Alicyclic polyimides with large band gaps exhibit superior high-temperature capacitive energy storage.

Flexible polymer dielectrics for capacitive energy storage that can function well at elevated temperatures are increasingly in demand for continuously advancing and miniaturizing electrical devices. However, traditional high-resistance polymer dielectrics composed of aromatic backbones have a compromised band gap ( E g ) and hence suffer from low breakdown strength and a huge loss at high temperatures.
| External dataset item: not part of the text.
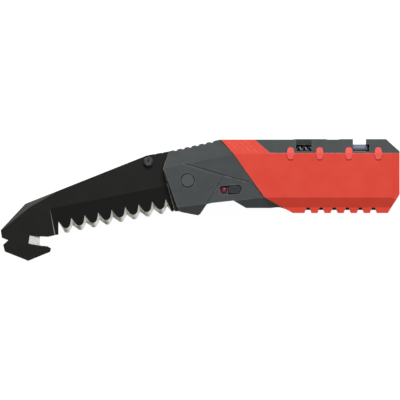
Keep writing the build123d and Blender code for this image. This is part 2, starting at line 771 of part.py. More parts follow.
with BuildPart() as grip_blank:
    with BuildSketch(Plane.XY.offset(mid + liner_out)):
        with BuildLine():
            Polyline(
                *[(x + edge_gap, y) for x, y in grip_edge],
                (butt_x - 7.5, belly_y),
                (butt_x - 0.4, 3.0),
                (butt_x, 3.8),
                (butt_x, grip_top_y),
                *band_back,
                close=True,
            )
        make_face()
        # finger notches in the belly
        for step in range(groove_count):
            left = groove_start + step * groove_pitch
            with BuildLine():
                Polyline(
                    (left - 0.4, belly_y - 1),
                    (left + 1.4, belly_y + 3.5),
                    (left + 3.3, belly_y + 3.5),
                    (left + 5.1, belly_y - 1),
                    close=True,
                )
            make_face(mode=Mode.SUBTRACT)
    extrude(amount=scale_thickness + grip_proud)
    split(
        bisect_by=tilted((butt_x, grip_crease_y), (0, grip_crease_y), mid + grip_face, facet_angle),
        keep=Keep.BOTTOM,
    )
    # bottom facet, with a flatter lip along its edge
    lip_z = mid + grip_face - (belly_crease_y - lip_y) * tan(radians(grip_belly_angle))
    with BuildSketch(Plane.YZ):
        with BuildLine():
            Polyline(
                (belly_crease_y, mid + grip_face),
                (lip_y, lip_z),
                (lip_y - 10, lip_z - 10 * tan(radians(lip_angle))),
                (lip_y - 10, mid + grip_face + OVER),
                (belly_crease_y, mid + grip_face + OVER),
                close=True,
            )
        make_face()
    extrude(amount=butt_x + OVER, mode=Mode.SUBTRACT)
    # faint diagonal grooves across the band over the spine
    with BuildSketch(
        tilted((butt_x, grip_crease_y), (0, grip_crease_y), mid + grip_face - groove_depth, facet_angle)
    ):
        for step in range(band_groove_count):
            foot = butt_x - band_groove_x - step * band_groove_pitch
            with BuildLine():
                Polyline((foot, -1.2), (foot + 0.9, -1.2), (foot + 8.2, -9.2), (foot + 7.3, -9.2), close=True)
            make_face()
    extrude(amount=2, mode=Mode.SUBTRACT)
    split(bisect_by=tilted((butt_x - 5.4, 60), (butt_x - 5.4, -60), mid + grip_face, -12), keep=Keep.BOTTOM)


def nub_outlines(height):
    """Shield shapes over the top crease, on a level plane at this height."""
    with BuildSketch(Plane.XY.offset(height)) as outlines:
        for x in nub_at:
            with BuildLine():
                Polyline(
                    (x - 1.6, grip_crease_y + nub_height / 2),
                    (x + 1.6, grip_crease_y + nub_height / 2),
                    (x + nub_width / 2, grip_crease_y - 0.5),
                    (x + 1.5, grip_crease_y - nub_height / 2),
                    (x - 1.5, grip_crease_y - nub_height / 2),
                    (x - nub_width / 2, grip_crease_y - 0.5),
                    close=True,
                )
            make_face()
        fillet(outlines.vertices(), nub_corner)
    return outlines


with BuildPart() as grip_front:
    add(grip_blank.part)
    extrude(nub_outlines(mid + base_face).sketch, amount=grip_face + nub_proud - base_face)
    fillet(grip_front.edges().group_by(Axis.Z)[-1], nub_round)
    nub_crease = ((butt_x, grip_crease_y + 0.6), (0, grip_crease_y + 0.6))
    split(bisect_by=tilted(*nub_crease, mid + grip_face + nub_proud, facet_angle), keep=Keep.BOTTOM)
    add(scale_blank.part, mode=Mode.SUBTRACT)
finish(grip_front, "grip_front")

with BuildPart() as grip_rear:
    mirror(grip_blank.part, about=Plane.XY.offset(mid))
    # nubs level with the rear face, proud of the top facet only
    extrude(nub_outlines(mid - base_face).sketch, amount=base_face - grip_face)
    rear_fall = Plane(
        origin=(0, grip_crease_y + 1.6, 0),
        x_dir=(1, 0, 0),
        z_dir=(0, sin(radians(facet_angle)), -cos(radians(facet_angle))),
    )
    split(bisect_by=rear_fall, keep=Keep.BOTTOM)
    mirror(scale_blank.part, about=Plane.XY.offset(mid), mode=Mode.SUBTRACT)
    with BuildSketch(Plane.XY.offset(mid - base_face)):
        with Locations(*screw_at):
            Circle(screw_head_radius + ring_gap)
    extrude(amount=-grip_face, mode=Mode.SUBTRACT)
finish(grip_rear, "grip_rear")

# ---- Slide lock ----
plate_low = liner_in + slide_gap
plate_high = liner_out - slide_gap
with BuildPart() as lock_plate:
    with BuildSketch(along_slide(mid + plate_low)):
        with BuildLine():
            Polyline(
                (tongue_tip, -tongue_width / 2),
                (limb_s[0], -tongue_width / 2),
                (limb_s[0], limb_low),
                (limb_s[1], limb_low),
                (limb_s[1], tongue_width / 2),
                (tongue_tip, tongue_width / 2),
                close=True,
            )
        make_face()
        with Locations((sum(stem_s) / 2, slide_row)):
            Circle(rivet_radius * 0.7, mode=Mode.SUBTRACT)
    extrude(amount=plate_high - plate_low)
finish(lock_plate, "lock_plate")

with BuildPart() as lock_button:
    with BuildSketch(along_slide(mid + pocket_floor + slide_gap)):
        with BuildLine():
            Polyline(
                (button_s[0], slide_row - 1.4),
                (button_s[0] + 1.0, slide_row - 2.4),
                (button_s[1] - 1.8, slide_row - 2.4),
                (button_s[1], slide_row + 0.3),
                (button_s[1] - 1.1, slide_row + 2.4),
                (button_s[0] + 1.0, slide_row + 2.4),
                (button_s[0], slide_row + 1.4),
                close=True,
            )
        make_face()
    extrude(amount=pocket_depth)
    chamfer(lock_button.edges().group_by(Axis.Z)[-1], 0.35)
    with BuildSketch(along_slide(mid + plate_high)):
        with Locations((sum(stem_s) / 2, slide_row)):
            Rectangle(stem_s[1] - stem_s[0], 2.4)
    extrude(amount=pocket_floor + slide_gap - plate_high)
    with BuildSketch(along_slide(mid + plate_high)):
        with Locations((sum(stem_s) / 2, slide_row)):
            Circle(rivet_radius * 0.7)
    extrude(amount=2.5, mode=Mode.SUBTRACT)
finish(lock_button, "lock_button")

with BuildPart() as lock_rivet:
    with BuildSketch(along_slide(mid + plate_low)):
        with Locations((sum(stem_s) / 2, slide_row)):
            Circle(rivet_radius * 0.7)
    extrude(amount=plate_high - plate_low + 2.5)
finish(lock_rivet, "lock_rivet")

with BuildPart() as unlocked_marker:
    with BuildSketch(along_slide(mid + pocket_floor - marker_depth)):
        with Locations((marker_s, slide_row)):
            Circle(marker_radius)
    extrude(amount=marker_depth)
    fillet(unlocked_marker.edges().group_by(Axis.Z)[-1], marker_depth - 0.2)
finish(unlocked_marker, "unlocked_marker")

# ---- Body screws, driven from the rear ----
with BuildPart() as body_screws:
    with BuildSketch(Plane.XY.offset(mid - base_face - screw_head_height)):
        with Locations(*screw_at):
            Circle(screw_head_radius)
    extrude(amount=screw_head_height)
    with BuildSketch(Plane.XY.offset(mid - base_face)):
        with Locations(*screw_at):
            Circle(screw_radius)
    extrude(amount=base_face + base_face - 0.5)
    with BuildSketch(Plane.XY.offset(mid - base_face - screw_head_height)):
        with Locations(*screw_at):
            RegularPolygon(1.25, 6)
    extrude(amount=1.0, mode=Mode.SUBTRACT)
finish(body_screws, "body_screws")
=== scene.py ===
# %% [markdown]
# # A folding rescue saw
# The saw lies on its rear side with the blade open. The construction comes packed, in metres, with
# +X to the butt, +Y to the spine and +Z out of the front side. This lesson gives every surface its
# finish, rounds the sharp edges, and lights the tool for a straight-down view.

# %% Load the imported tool
import json
import math

import bpy
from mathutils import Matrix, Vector


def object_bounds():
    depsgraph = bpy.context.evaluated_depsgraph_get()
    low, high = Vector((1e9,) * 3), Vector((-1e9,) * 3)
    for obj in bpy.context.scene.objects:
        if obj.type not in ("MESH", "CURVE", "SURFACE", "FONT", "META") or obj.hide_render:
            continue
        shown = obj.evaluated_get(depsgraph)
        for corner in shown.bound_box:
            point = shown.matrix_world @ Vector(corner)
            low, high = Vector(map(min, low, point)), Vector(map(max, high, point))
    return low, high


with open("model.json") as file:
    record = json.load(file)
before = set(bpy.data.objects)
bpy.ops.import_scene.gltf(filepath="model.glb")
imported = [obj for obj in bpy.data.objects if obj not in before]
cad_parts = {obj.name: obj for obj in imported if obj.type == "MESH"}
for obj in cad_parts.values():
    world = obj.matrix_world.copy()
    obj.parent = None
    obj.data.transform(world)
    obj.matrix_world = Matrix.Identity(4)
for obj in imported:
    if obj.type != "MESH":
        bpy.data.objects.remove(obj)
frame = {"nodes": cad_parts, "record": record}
cad_low, cad_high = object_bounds()
print("CAD box", [round(v, 4) for v in (*cad_low, *cad_high)])

# %% [markdown]
# ## Colour values
# Paint charts give colours as sRGB bytes, while shaders want linear light. A small converter lets
# each finish be written the way that a maker would name it.

# %% Colour helper
MM = 0.001


def byte_colour(red, green, blue):
    """An sRGB byte colour as the linear RGBA that a shader socket takes."""
    linear = []
    for value in (red, green, blue):
        share = value / 255
        linear.append(share / 12.92 if share <= 0.04045 else ((share + 0.055) / 1.055) ** 2.4)
    return (*linear, 1.0)


print("middle grey", [round(v, 3) for v in byte_colour(128, 128, 128)])

# %% [markdown]
# ## A node group for fine grain
# Moulded plastic, soft grip and coated steel all carry a fine pebble from the mould or the blasting.
# One group makes it for every material: a noise for the pebble's height, and a broad, slow noise
# for the blotches of tone that handling leaves. Object coordinates keep it fixed to each piece.

# %% Grain group


def new_group(name, inputs, outputs):
    """A shader node group whose inputs and outputs are named numbers."""
    group = bpy.data.node_groups.new(name, "ShaderNodeTree")
    for label, value in inputs.items():
        socket = group.interface.new_socket(label, in_out="INPUT", socket_type="NodeSocketFloat")
        socket.default_value = value
    for label in outputs:
        group.interface.new_socket(label, in_out="OUTPUT", socket_type="NodeSocketFloat")
    enter = group.nodes.new("NodeGroupInput")
    leave = group.nodes.new("NodeGroupOutput")
    return group, enter, leave


def math_node(tree, operation, first, second=None, clamp=False):
    """A Math node fed by sockets or plain numbers."""
    node = tree.nodes.new("ShaderNodeMath")
    node.operation = operation
    node.use_clamp = clamp
    for index, source in enumerate((first, second)):
        if source is None:
            continue
        if isinstance(source, (int, float)):
            node.inputs[index].default_value = source
        else:
            tree.links.new(source, node.inputs[index])
    return node.outputs[0]


def spread(tree, value, low, high, to_low=0.0, to_high=1.0):
    """A Map Range node that eases from to_low at low to to_high at high, and stays level beyond."""
    node = tree.nodes.new("ShaderNodeMapRange")
    node.interpolation_type = "SMOOTHSTEP"
    tree.links.new(value, node.inputs["Value"])
    node.inputs["From Min"].default_value = low
    node.inputs["From Max"].default_value = high
    node.inputs["To Min"].default_value = to_low
    node.inputs["To Max"].default_value = to_high
    return node.outputs["Result"]


# the middle stretch of a noise's values, and a slightly wider one
noise_middle = (0.35, 0.65)
noise_wider = (0.3, 0.7)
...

Here, based on the density functional theory (DFT) calculations, rigid and non-coplanar alicyclic segments are introduced into the polyimide backbone to overcome the incompatibility of a high glass transition temperature ( T g ) and large E g . Thanks to the large optical E g (∼4.6 eV) and high T g (∼277 °C), the all-alicyclic polyimide at 200 °C delivers a maximum discharge energy density ( U e ) of 5.01 J cm -3 with a charge-discharge efficiency ( η ) of 78.1% at 600 MV m -1 , and a record U e of 2.55 J cm -3 at η = 90%, which is 10-fold larger than that of the state-of-art commercial polyetherimides (PEIs). In addition, compared with aromatic polyimides, the all-alicyclic polyimide possesses a better self-clearing characteristic due to a smaller ratio of carbon to hydrogen and oxygen, which facilitates its long-term reliability in practical applications.